Um cara que, sendo menos filósofo do que Heidegger, porém escrevendo mil vezes melhor, e ainda sendo gente boa pacas, era Jean-Paul Sartre. Ouvi um dia destes uma história que ilustra bem o caráter deste que foi dramaturgo, romancista, membro da resistência francesa, prisioneiro dos nazistas e marido não-oficial da Simone de Beauvoir. Ele dava uma palestra em Manaus quando uma ruivinha linda começou a provocá-lo porque ela, sendo muito cristã, discordava do ateísmo proposto pelo francês. Não sei se é verdade, mas dizem que Sartre ficou tão excitado que começou a falar bobagens tipo casamento, ficar no Brasil, e outras coisinhas, até que a Simone o pegou pela orelha e o levou de volta a Paris.

A angústia é central também em sua filosofia, ao menos inicialmente. Mas este sentimento, segundo ele, não é devido ao fato de sabermos da morte. A morte sempre nos pega de surpresa, tal qual uma pneumonia mata um prisioneiro que aguarda a execução. Pelo contrário, nossa angústia nasce da nossa liberdade, pois estamos “condenados a ser livres”. Ninguém, nem Deus, pode nos ajudar em nossas escolhas. A todo momento estamos tendo que tomar decisões que nem sempre podem ser as mais acertadas. Ainda que peçamos conselhos, a escolha é sempre responsabilidade nossa.

É claro que a fuga desta angústia se resolve de maneira semelhante à anteriormente proposta por Heidegger: a saída para a inautenticidade, que Sartre denomina má-fé. Já que o ser humano é um animal que pode mentir, tanto para os outros quanto para si mesmo, ele acaba se convencendo de muitas coisas. Inclusive, por exemplo, de que é feliz no casamento, mesmo que a vida conjugal dele seja uma bosta evidente.
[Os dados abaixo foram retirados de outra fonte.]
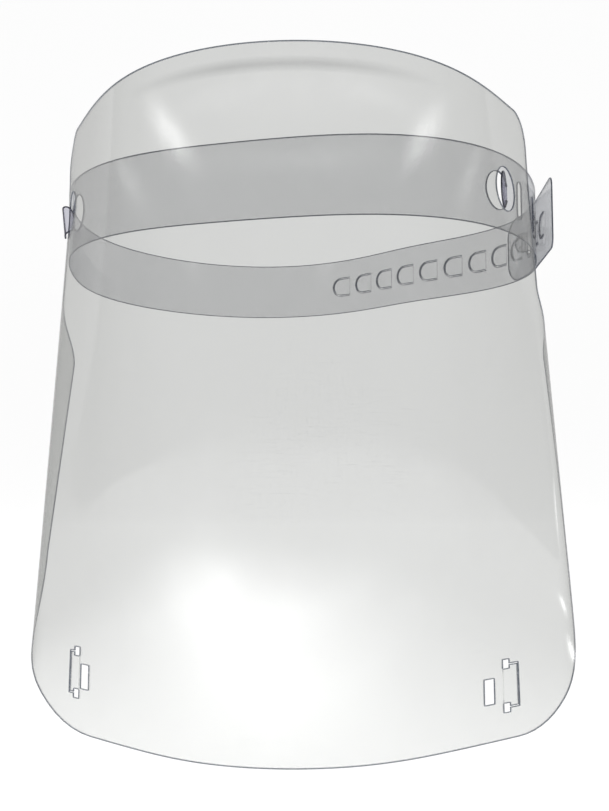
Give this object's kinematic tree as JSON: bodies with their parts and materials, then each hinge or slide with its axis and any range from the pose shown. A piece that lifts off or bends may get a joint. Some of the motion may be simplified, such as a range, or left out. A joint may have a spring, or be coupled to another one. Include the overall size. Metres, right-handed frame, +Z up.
{
  "type": "face shield",
  "caption": "Clear flat-pack face shield: a bent visor sheet locked by round tabs to an adjustable die-cut headband strip.",
  "frame": {"origin": "middle of the headband ring, halfway up the strip, where the wearer's head sits", "axes": "+X to the viewer's right, -Y the way the wearer faces, +Z up"},
  "size_m": [0.1958, 0.2433, 0.2149],
  "materials": {
    "visor_clear": "clear glossy sheet",
    "band_clear": "clear glossy strip, slightly greyer",
    "tab_clear": "clear glossy tab with darker die-cut edges"
  },
  "bodies": {
    "root": {"visor": "visor_clear", "headband": "band_clear"},
    "lock_tab_left": {"lock_tab_left": "tab_clear"},
    "lock_tab_right": {"lock_tab_right": "tab_clear"},
    "corner_tab_left": {"corner_tab_left": "visor_clear"},
    "corner_tab_right": {"corner_tab_right": "visor_clear"},
    "size_tongue_01": {"size_tongue_01": "tab_clear"},
    "size_tongue_02": {"size_tongue_02": "tab_clear"},
    "size_tongue_03": {"size_tongue_03": "tab_clear"},
    "size_tongue_04": {"size_tongue_04": "tab_clear"},
    "size_tongue_05": {"size_tongue_05": "tab_clear"},
    "size_tongue_06": {"size_tongue_06": "tab_clear"},
    "size_tongue_07": {"size_tongue_07": "tab_clear"},
    "size_tongue_08": {"size_tongue_08": "tab_clear"},
    "size_tongue_09": {"size_tongue_09": "tab_clear"},
    "size_tongue_10": {"size_tongue_10": "tab_clear"},
    "size_tongue_11": {"size_tongue_11": "tab_clear"},
    "size_tongue_12": {"size_tongue_12": "tab_clear"}
  },
  "joints": [
    {"name": "lock_tab_left_crease", "type": "hinge", "parent": "root", "child": "lock_tab_left", "pos_m": [-0.08024, -0.05004, -0.00236], "axis": [0.1716, -0.3688, -0.9135], "range_deg": [-60, 2]},
    {"name": "lock_tab_right_crease", "type": "hinge", "parent": "root", "child": "lock_tab_right", "pos_m": [0.07714, -0.07491, 0], "axis": [0, 0, 1], "range_deg": [-20, 28]},
    {"name": "corner_tab_left_crease", "type": "hinge", "parent": "root", "child": "corner_tab_left", "pos_m": [-0.06979, -0.07977, -0.1636], "axis": [0.0222, -0.016, 0.9996], "range_deg": [-45, 45], "stiffness_Nm_per_rad": 0.0001},
    {"name": "corner_tab_right_crease", "type": "hinge", "parent": "root", "child": "corner_tab_right", "pos_m": [0.0709, -0.08914, -0.1665], "axis": [0.0165, 0.0203, -0.9997], "range_deg": [-45, 45], "stiffness_Nm_per_rad": 0.0001},
    {"name": "size_tongue_01_crease", "type": "hinge", "parent": "root", "child": "size_tongue_01", "pos_m": [0.02572, 0.09447, 0], "axis": [0, 0, -1], "range_deg": [-40, 40], "stiffness_Nm_per_rad": 0.0001},
    {"name": "size_tongue_02_crease", "type": "hinge", "parent": "root", "child": "size_tongue_02", "pos_m": [0.03607, 0.08498, 0], "axis": [0, 0, -1], "range_deg": [-40, 40], "stiffness_Nm_per_rad": 0.0001},
    {"name": "size_tongue_03_crease", "type": "hinge", "parent": "root", "child": "size_tongue_03", "pos_m": [0.04567, 0.07473, 0], "axis": [0, 0, -1], "range_deg": [-40, 40], "stiffness_Nm_per_rad": 0.0001},
    {"name": "size_tongue_04_crease", "type": "hinge", "parent": "root", "child": "size_tongue_04", "pos_m": [0.05549, 0.06468, 0], "axis": [0, 0, -1], "range_deg": [-40, 40], "stiffness_Nm_per_rad": 0.0001},
    {"name": "size_tongue_05_crease", "type": "hinge", "parent": "root", "child": "size_tongue_05", "pos_m": [0.066, 0.05535, 0], "axis": [0, 0, -1], "range_deg": [-40, 40], "stiffness_Nm_per_rad": 0.0001},
    {"name": "size_tongue_06_crease", "type": "hinge", "parent": "root", "child": "size_tongue_06", "pos_m": [0.07652, 0.04604, 0], "axis": [0, 0, -1], "range_deg": [-40, 40], "stiffness_Nm_per_rad": 0.0001},
    {"name": "size_tongue_07_crease", "type": "hinge", "parent": "root", "child": "size_tongue_07", "pos_m": [0.08595, 0.03565, 0], "axis": [0, 0, -1], "range_deg": [-40, 40], "stiffness_Nm_per_rad": 0.0001},
    {"name": "size_tongue_08_crease", "type": "hinge", "parent": "root", "child": "size_tongue_08", "pos_m": [0.09329, 0.0237, 0], "axis": [0, 0, -1], "range_deg": [-40, 40], "stiffness_Nm_per_rad": 0.0001},
    {"name": "size_tongue_09_crease", "type": "hinge", "parent": "root", "child": "size_tongue_09", "pos_m": [0.09782, 0.01043, 0], "axis": [0, 0, -1], "range_deg": [0, 40], "stiffness_Nm_per_rad": 0.0001},
    {"name": "size_tongue_10_crease", "type": "hinge", "parent": "root", "child": "size_tongue_10", "pos_m": [0.09946, -0.0035, 0], "axis": [0, 0, -1], "range_deg": [-20, 0], "stiffness_Nm_per_rad": 0.0001},
    {"name": "size_tongue_11_crease", "type": "hinge", "parent": "root", "child": "size_tongue_11", "pos_m": [0.09914, -0.01754, 0], "axis": [0, 0, -1], "range_deg": [0, 40], "stiffness_Nm_per_rad": 0.0001},
    {"name": "size_tongue_12_crease", "type": "hinge", "parent": "root", "child": "size_tongue_12", "pos_m": [0.09869, -0.03159, 0], "axis": [0, 0, -1], "range_deg": [0, 40], "stiffness_Nm_per_rad": 0.0001}
  ]
}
Mas isto não impede que a angústia o persiga, uma vez que suas mentiras são transparentes para ele mesmo e, de vez em quando, às três horas da manhã vai dar uma tristeza no coração de matar.

Sartre era meio maluco e recusou um premio Nobel de literatura porque não reconhecia a autoridade do Júri sueco para julgar sua obra e o que queriam, na verdade, era manipulá-lo e calá-lo. Também não se dava muito bem com Heidegger, que lhe escreveu uma carta dizendo que gostaria muito de encontrá-lo para que pudessem “esquiar e dominar a montanha”, como Sartre descreve lindamente no monumental O Ser e o Nada. Sartre nem sequer respondeu. Também pudera. Uma era direitaço e o outro, de esquerda.

Depois Sartre resolveu escrever sobre o marxismo e produziu outra obra gigantesca: Crítica da Razão Dialética. Nela, ele mete o pau nos marxistas de então, que acabaram por transformar determinados aspectos do pensamento de Marx em categorias metafísicas. Por isto o marxismo estava travado. Este é a teoria do capitalismo e só irá sucumbir com a queda deste, mas a inércia e o dogmatismo marxista fazem que ideologias tais como o existencialismo ganhem corpo.

Isto mesmo. Para Sartre, a única filosofia do nosso tempo é o marxismo. Todas os demais pensamentos são ideologias burguesas. Incluindo o existencialismo. Não passam de formas parasitárias que se aproveitam de estar o marxismo temporariamente combalido para influírem na sociedade. Aliás, em cada tempo só há uma filosofia possível, aquela que é crítica de sua época. Todo o resto são maneiras de apaziguar as insatisfações das classes dominadas, ou seja, ideologias.